If you're wondering why I put it in my notebook, it's because I need to squash it for display in my pressed-shrew collection - 27 19th century mahogany cabinets and counting. That's true that is. This one is getting a drawer to itself. It's like Gold.

15 minutes looking offshore produced 35 Northern Gannets, 1 Great Skua going south and 1 Common Scoter likewise. And on my way back through the Barricades I counted 11 Common Swifts over the courts. Went back in the evening (5 o' clock) for a further 45 minutes sat in the pissing rain (no one else would have considered it, but always believe in your soul, I say). I could pretend I saw 7 Great Skuas, but over the 45 mins regularly spaced at intervals it was 1 Great Skua north... 1 Great Skua south...
1 Great Skua north... 1 Great Skua south... 1 Great Skua north... 1 Great Skua south... 1 Great Skua north. It's blindingly obvious that this is just 1 Great Skua, patrolling, nay marauding, up and down this section of coast, getting some amazing squeaky noises out of the Black-legged Kittiwakes. It must be the sound of their souls. Only 3 Atlantic Puffins today, 3 Arctic Terns south, and 24 Sandwich terns back and forth. Ah ha ha haaaaah, ha!

2 comments:

John said...

You seem to have a talent for finding tiny corpses. In fact it's beginning to look a bit suspicious...how you just happen to find these little unfortunates...
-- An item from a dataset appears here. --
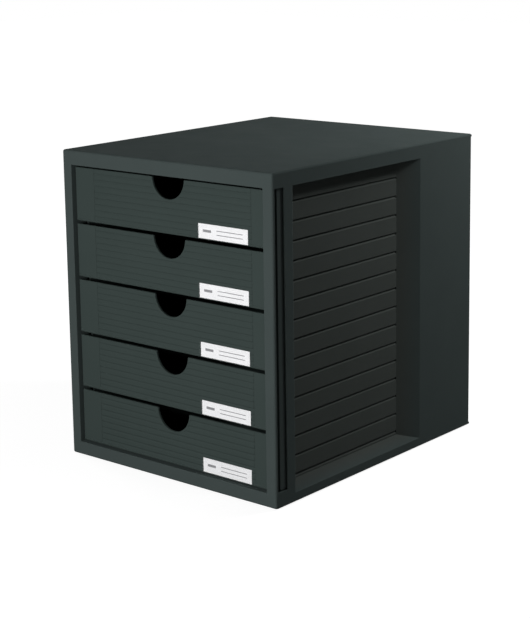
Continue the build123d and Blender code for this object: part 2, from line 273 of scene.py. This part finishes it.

I keep a collection of mammal pressings myself...squirrels mainly. Any suggestions on how to keep the fluids from eventually bleeding through the binding?

Martin said...

You should see my collection of naughty French tickling sticks, also found lying around randomly on paths...

And the shrew-juice - I line my boxes with those bags that jam (jelly) doughnuts come in - not quite paper, not quite plastic, but improbably somewhere in between.